The announcement also added that if the transfer proceeds smoothly, the company’s operating income and total assets will decrease, which is expected to improve the company’s debt-to-asset ratio and optimize its asset structure. After the transaction is completed, Jingtou Development will no longer engage in real estate development, fully divesting from this core business.
Prior to this announcement, Jingtou Development’s stock experienced abnormal fluctuations, with the closing price deviation exceeding 20% for three consecutive trading days from March 11 to 13, 2026. Today, at market open, Jingtou Development continued its limit-up streak, and as of the time of writing, the stock is trading at 9.64 yuan per share, with a total market value of 7.141 billion yuan.
Public information shows that as of September 30, 2025, Jingtou Company held 40% of Jingtou Development’s shares, making it the company’s controlling shareholder. Jingtou Company itself is a state-owned sole proprietorship established with funding from the Beijing State-owned Assets Supervision and Administration Commission.
Jingtou Development was founded on September 8, 1992, and is headquartered in Beijing with a registered capital of 741 million yuan. Its main business has long focused on real estate development, operation, and leasing, with a core focus on developing rail transit vehicle bases. It has formed a unique TOD (Transit-Oriented Development) rail property development model, with most projects concentrated in Beijing, while also engaging in commercial, hotel, and related sectors.
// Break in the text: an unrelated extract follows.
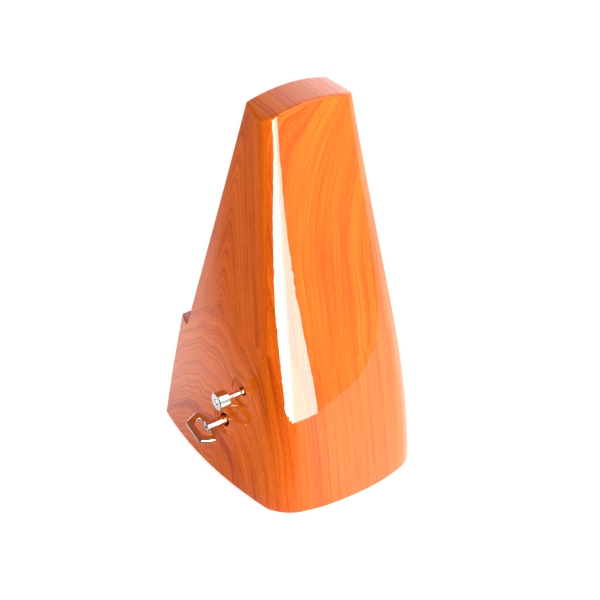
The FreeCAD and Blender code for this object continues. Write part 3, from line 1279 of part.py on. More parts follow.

The launch of this asset transfer plan is closely related to Jingtou Development’s recent operational performance. In 2023, the real estate industry remained in a correction cycle, increasing pressure on Jingtou Development. The company achieved operating revenue of 10.641 billion yuan, a year-on-year increase of 91.65%, but net profit attributable to the parent was -6.59 billion yuan, a significant decline of 426.04% year-on-year.
In 2024, Jingtou Development’s performance further deteriorated, with significant declines. According to the annual report, the company achieved operating revenue of 1.417 billion yuan, down 86.69% year-on-year; net profit attributable to the parent was -1.055 billion yuan, down 59.98%; net profit after deducting non-recurring gains and losses was -1.119 billion yuan, down 59.13%. Basic earnings per share were -1.86 yuan, gross profit margin decreased by 3.98 percentage points, and period expense ratio surged to 43.19%.
Entering 2025, Jingtou Development’s operational situation remained unimproved. The company’s new construction area was 24,200 square meters, down 86.73% year-on-year; contracted sales amounted to 2.998 billion yuan, down 44.48%; and contracted sales area was 76,000 square meters, a decrease of 66.33% year-on-year.
The company’s 2025 annual performance forecast shows an expected net profit attributable to the parent company of between -1.23 billion and -1.025 billion yuan, and net profit after deducting non-recurring gains and losses of between -1.272 billion and -1.067 billion yuan, indicating a further solidification of the continuous loss pattern.
Regarding the reasons for the losses, Jingtou Development stated that: first, increased interest expenses related to project costs; second, the company conducted preliminary impairment testing on project assets according to enterprise accounting standards and, based on prudence, expects to recognize impairment on some project assets.